In order to check more statistically, the sum of the reward values of Agent 1 and Agent 2 was calculated for the results of five experiments, and the minimum, maximum, and average reward values for each time step were visualized in Figure 16. The gray area represents the range from the minimum reward value to the maximum reward value for each step, and the orange line represents the average of five experiments. Comparing the visualization diagrams of each test case, the difference between the minimum and maximum rewards is very large and the gray area is wide in the cases of DQN and DDQN. However, when the Dual Segmented Reward Model method is applied with DQN and DDQN, the difference between the minimum and maximum rewards is significantly reduced and gray area is also narrowed.

Figure 16. Reward Summation Analysis of Test Results: (a) DQN; (b) DDQN; (c) DQN with Dual Segmented Reward Model; (d) DDQN with Dual Segmented Reward Model.

The reward values of the experimental results for all test cases are compared in Figure 17. The reward values of the five experiments were averaged without any agent classification. In the experiments conducted with the DDQN algorithm, the rewards started to increase slightly faster than in the experiments conducted with the DQN, and the rewards were also slightly higher. When the proposed reward model was applied, we confirmed that the experimental results were consistent and similar regardless of the algorithm DQN or DDQN. Hence, the proposed reward model works better and more stably than did the experiment using only the DQN or DDQN algorithm in terms of timing and pattern of reward increase.

Figure 17. Comparison of Experimental Results by Test Case.

The difference between the experiment using the algorithm itself and the experiment using the Dual Segmented Reward Model is summarized as follows:

First, the reward generation pattern is different at the beginning of the experiment. For experiments on the algorithm itself, little reward occurred until the reward value increased. However, for the experiment to which the proposed reward model was applied, a small reward was continuously generated from the beginning of the experiment. Figure 18 shows the difference.

Figure 18. Comparison of Improvement #1: (a) DQN Test; (b) DQN + Dual Segmented Reward Model; (c) DDQN Test; (d) DDQN + Dual Segmented Reward Model.
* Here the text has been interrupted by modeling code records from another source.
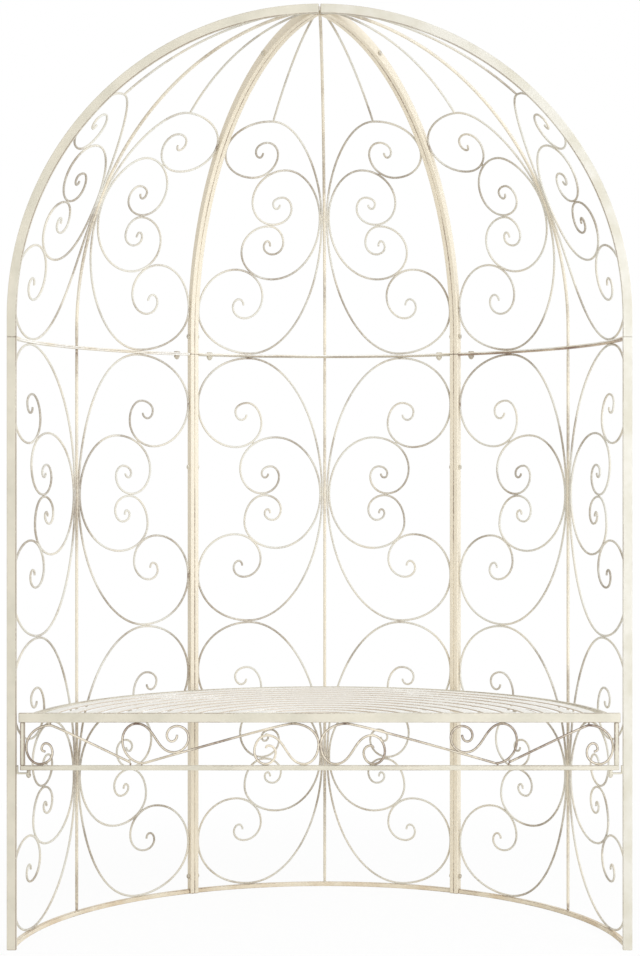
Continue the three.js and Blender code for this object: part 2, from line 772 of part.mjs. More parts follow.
const arbour = new THREE.Group();
arbour.add(
  ...panels.map(panelGroup),
  junctionGroup("right", sidePanelAngle, 0),
  junctionGroup("left", Math.PI - sidePanelAngle, Math.PI),
  seatGroup(),
);
const extent = new THREE.Box3().setFromObject(arbour, true);
arbour.position.y = -(extent.min.y + extent.max.y) / 2;

const model = new THREE.Group();
model.add(arbour);

export default model;
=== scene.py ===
"""Arbour seat: the finished looks of a cream wrought-metal arbour with a half-dome roof.

Every piece is in metres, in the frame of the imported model. The open side faces -Y and the floor is at z = 0.
"""

import math
import random
from functools import partial

import bmesh
import bpy
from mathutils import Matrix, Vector
from mathutils.geometry import intersect_point_line


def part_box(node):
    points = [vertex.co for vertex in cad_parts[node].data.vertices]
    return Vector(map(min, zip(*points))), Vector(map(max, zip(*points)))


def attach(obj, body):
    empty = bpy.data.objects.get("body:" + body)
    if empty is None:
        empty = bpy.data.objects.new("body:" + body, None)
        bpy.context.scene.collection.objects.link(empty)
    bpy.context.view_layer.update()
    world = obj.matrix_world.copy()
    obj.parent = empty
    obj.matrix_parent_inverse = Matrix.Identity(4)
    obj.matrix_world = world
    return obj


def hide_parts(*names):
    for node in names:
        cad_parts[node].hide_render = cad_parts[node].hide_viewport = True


bl_info = {
    "name": "Arbour Seat",
    "version": (1, 0, 0),
    "blender": (4, 5, 0),
    "location": "View3D > Sidebar > Arbour",
    "description": "A wrought-metal arbour with scrolled panels, a half-dome roof and a slatted seat",
    "category": "Add Mesh",
}

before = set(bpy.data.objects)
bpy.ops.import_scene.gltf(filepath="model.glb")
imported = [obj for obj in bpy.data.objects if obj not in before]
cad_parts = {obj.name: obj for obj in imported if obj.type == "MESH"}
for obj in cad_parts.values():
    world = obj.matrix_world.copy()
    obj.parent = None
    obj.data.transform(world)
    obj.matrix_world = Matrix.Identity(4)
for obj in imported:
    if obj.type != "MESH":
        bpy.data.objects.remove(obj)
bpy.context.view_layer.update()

BODY = "root"
MM = 0.001
ACROSS = Vector((0, 1, 0))
UP = Vector((0, 0, 1))

POST_LOW, POST_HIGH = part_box("right_front_post")
SEAT_RAIL_LOW, SEAT_RAIL_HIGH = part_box("seat_front_rail")
RIM_LOW, RIM_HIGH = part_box("seat_rear_rim")
APRON_LOW, APRON_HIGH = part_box("seat_apron_frame")
FLOOR_RAIL_LOW, FLOOR_RAIL_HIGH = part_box("centre_floor_rail")
RING_RAIL_LOW, RING_RAIL_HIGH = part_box("centre_ring_rail")
SLATS_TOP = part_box("seat_slats")[1].z

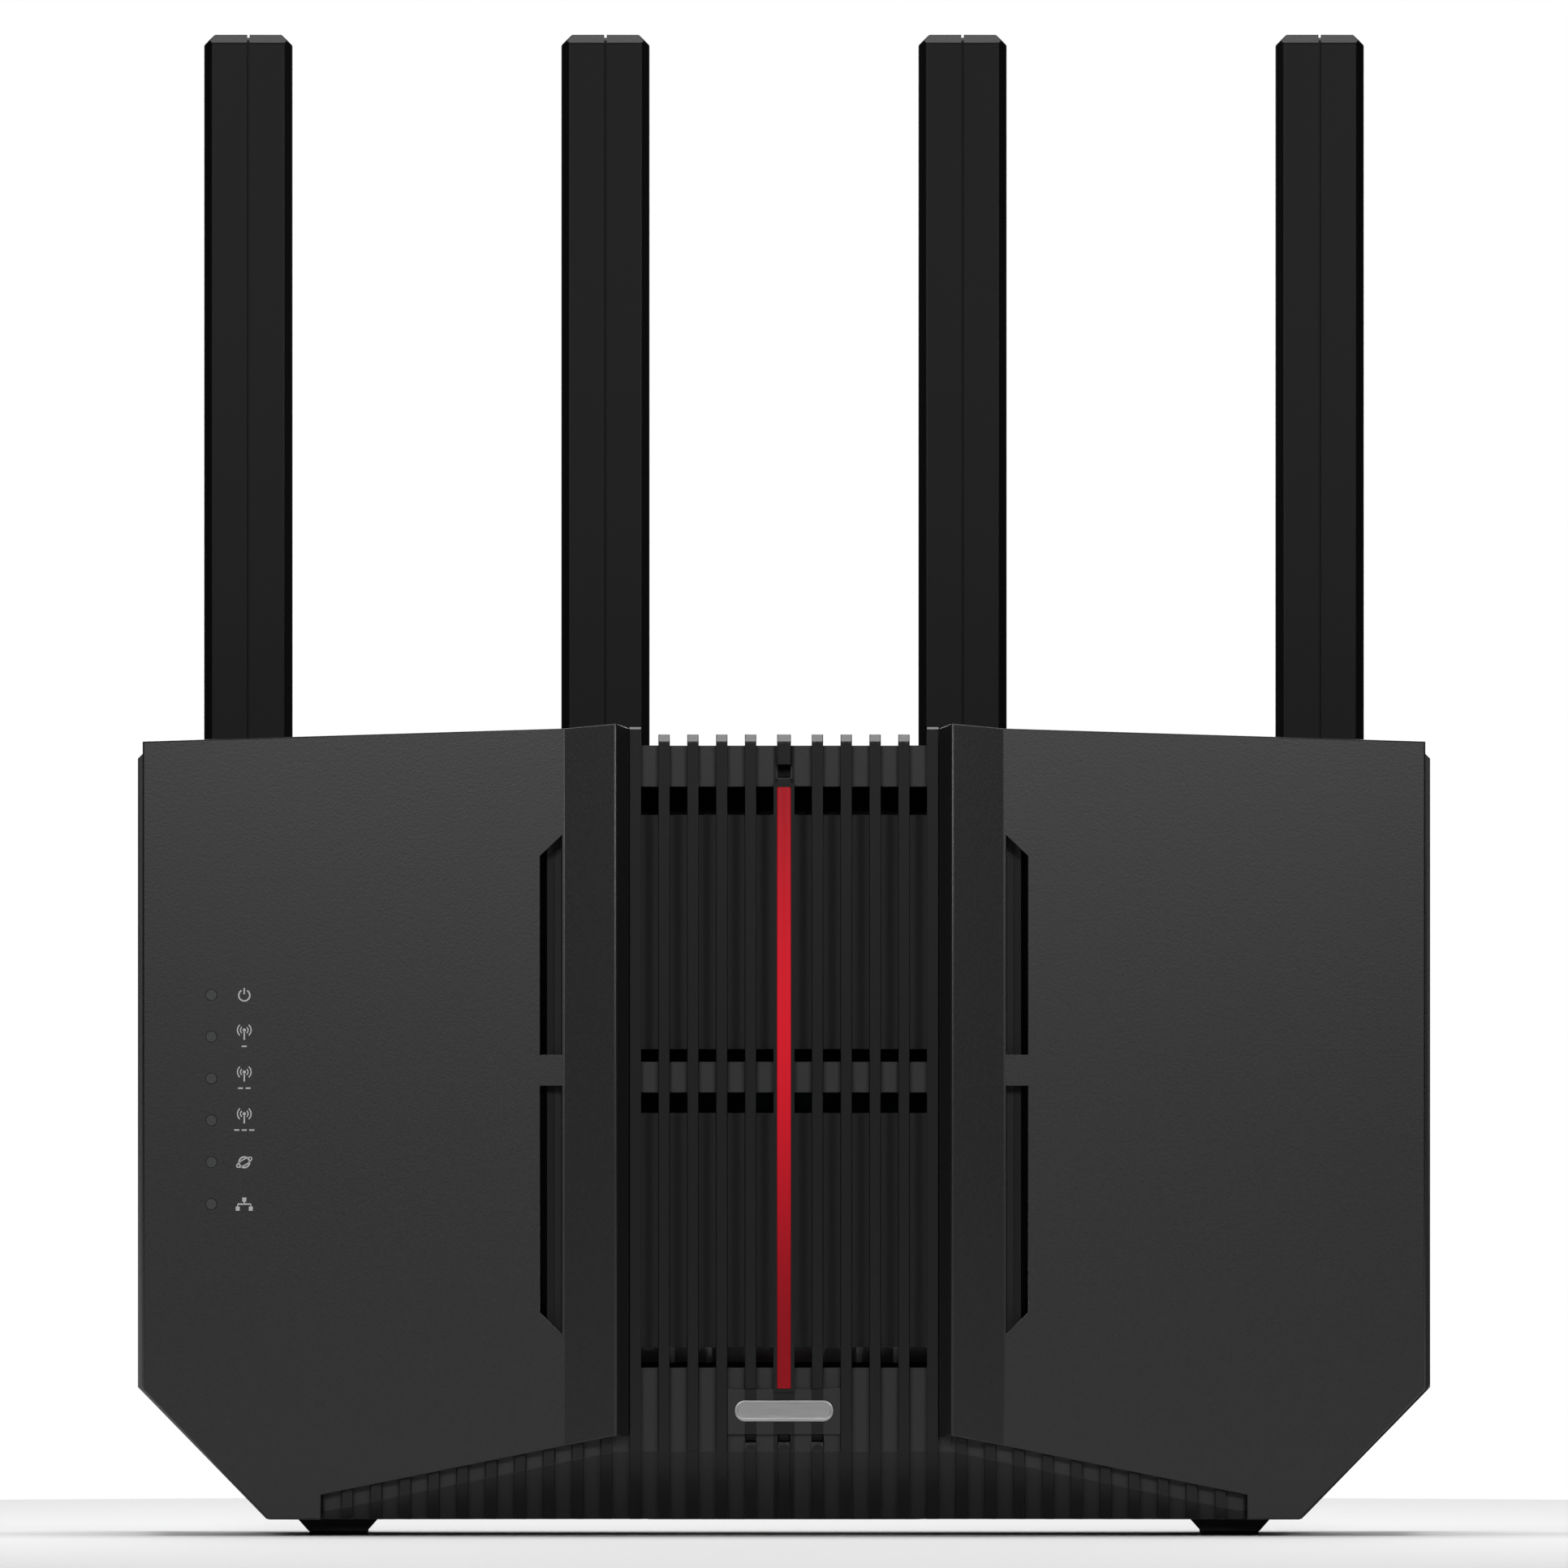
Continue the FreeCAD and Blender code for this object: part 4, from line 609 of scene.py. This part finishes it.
def softened(node, slot, *passes, finish=None):
    """A merged copy of a CAD node with its real edges rounded, in its place.

    Each pass is (rounding, segments, least edge length in mm, which edges). Flat faces keep
    flat shading, roundings and the narrow facets of cylinders are smooth. A face too narrow
    for two roundings keeps its edges. A finish names the pass whose roundings get a second
    material, and that material.
    """
    mesh = NODES[node].data.copy()
    mesh.name = node + "_finished"
    mesh.materials.clear()
    work = bmesh.new()
    work.from_mesh(mesh)
    bmesh.ops.remove_doubles(work, verts=work.verts, dist=2e-6)
    bmesh.ops.dissolve_limit(work, angle_limit=FLAT_TURN, verts=work.verts,
                             edges=work.edges, use_dissolve_boundaries=False)
    least, most = FACET_TURN
    slight = {face for edge in work.edges if least < edge.calc_face_angle(0.0) < most
              for face in edge.link_faces}
    for face in work.faces:
        longest = max(edge.calc_length() for edge in face.edges)
        face.smooth = face in slight and face.calc_area() / longest < FACET_WIDTH * MM
    rounded = work.faces.layers.int.new("rounded")
    for step, (rounding, segments, shortest, wanted) in enumerate(passes):
        cramped = {face for face in work.faces if not face.smooth and face.calc_area()
                   < 2.2 * rounding * max(edge.calc_length() for edge in face.edges)}
        chosen = [edge for edge in work.edges
                  if edge.calc_face_angle(0.0) > EDGE_TURN
                  and edge.calc_length() > shortest * MM
                  and not all(face.smooth for face in edge.link_faces)
                  and not any(face[rounded] or face in cramped for face in edge.link_faces)
                  and wanted(edge)]
        result = bmesh.ops.bevel(work, geom=chosen, offset=rounding, offset_type="OFFSET",
                                 segments=segments, profile=0.5, affect="EDGES",
                                 clamp_overlap=False, loop_slide=False)
        for face in result["faces"]:
            face.smooth = True
            face[rounded] = 1
            face.material_index = int(finish is not None and finish[0] == step)
    work.normal_update()
    for edge in work.edges:
        edge.smooth = edge.calc_face_angle(0.0) < SHARP_TURN
    work.to_mesh(mesh)
    work.free()
    mesh.materials.append(finish_of(slot))
    if finish:
        mesh.materials.append(finish_of(finish[1]))
    piece = bpy.data.objects.new(mesh.name, mesh)
    bpy.context.scene.collection.objects.link(piece)
    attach(piece, BODY_OF[node])
    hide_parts(node)
    return piece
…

Second, there is also a big difference in the time when the reward value starts to increase. For the experiment using the algorithm itself, the starting point of the increase in the reward value was not constant and there were many differences between the experiments. However, as a result of applying and testing the proposed reward model, the reward value started to increase consistently at a certain time. Figure 19 shows the changes.

Figure 19. Comparison of Improvement #2: (a) DQN Test; (b) DQN + Dual Segmented Reward Model.

Third, there is a difference in the pattern of increase in reward value. For the experiment using the algorithm itself, the increase trend of the reward value was not constant and the reward value did not increase or decrease intermittently. However, when the proposed reward model was applied and tested, the pattern of increase in reward value was stable and consistent, and there was no decrease in the increased reward value. It can be confirmed in Figure 20.

Figure 20. Comparison of Improvement #3: (a) DDQN Test; (b) DDQN + Dual Segmented Reward Model.

Given these improvements, we judged that it was helpful in improving the sparse reward problem. In the experiment using the proposed reward model, there was no case of learning failure that was intermittently observed in the experiment using the algorithm itself.

5. Conclusions

In this paper, we conducted a study considering realistically necessary conditions in an automated warehouse. Additional considerations were multiple mobile robots and complex movements. In particular, we used a MARL (Multi-Agent Reinforcement Learning) algorithm for path learning using multiple mobile robots. We did experiments with IQL algorithms based on DQN and DDQN. Although the initial experiment was successful, there was a problem in that the experimental results were not stable and the deviation was quite large. The target warehouse simulation environment basically has a characteristic of sparse reward, and it has become a poorer environment for reinforcement learning by expanding the warehouse size. It was necessary to ameliorate the sparse reward problem for better performance and stability. For this purpose, we proposed the Dual Segmented Reward Model and verified it as a reward model method optimized for warehouses. Specially, the proposed reward model is based on two separate reward models that split the entire action into partial actions. We defined two segmented reward models by observing the actual movement of mobile robots in a warehouse and understanding the characteristics of their movement. This improvement method can be a Reward Shaping method. We verified the proposed reward model by means of experiments, and the small reward value was continuously generated from the initial learning, the reward value increased in a certain time, the learning progressed, and the improvement was confirmed that the learning proceeded stably. In addition, there was almost no deviation in each experiment, thus confirming that the learning patterns of the experiments were almost identical. In this study, learning was performed using a simple MARL algorithm in a specific multi-agent environment, and positive results were confirmed with IQL algorithms based on DQN and DDQN, a distributed learning method. In the case of centralized learning, the sparse reward problem became more serious, and it was confirmed that the learning did not proceed well. The reward model method proposed in this paper has a high correlation with the operation of multiple mobile robots in an automated warehouse. It is specialized for the environment and its conditions. Therefore, as the environment and operations change, the reward model must be optimized by redefining it according to the changed environment and conditions.

Reinforcement learning is a very attractive and useful topic for solving complex problems in a variety of environments. As a future research direction, we hope to study complex decision making topics by using reinforcement learning to solve more complex realistic problems and find optimal solutions for applications or a systematical improvement method for the reward model.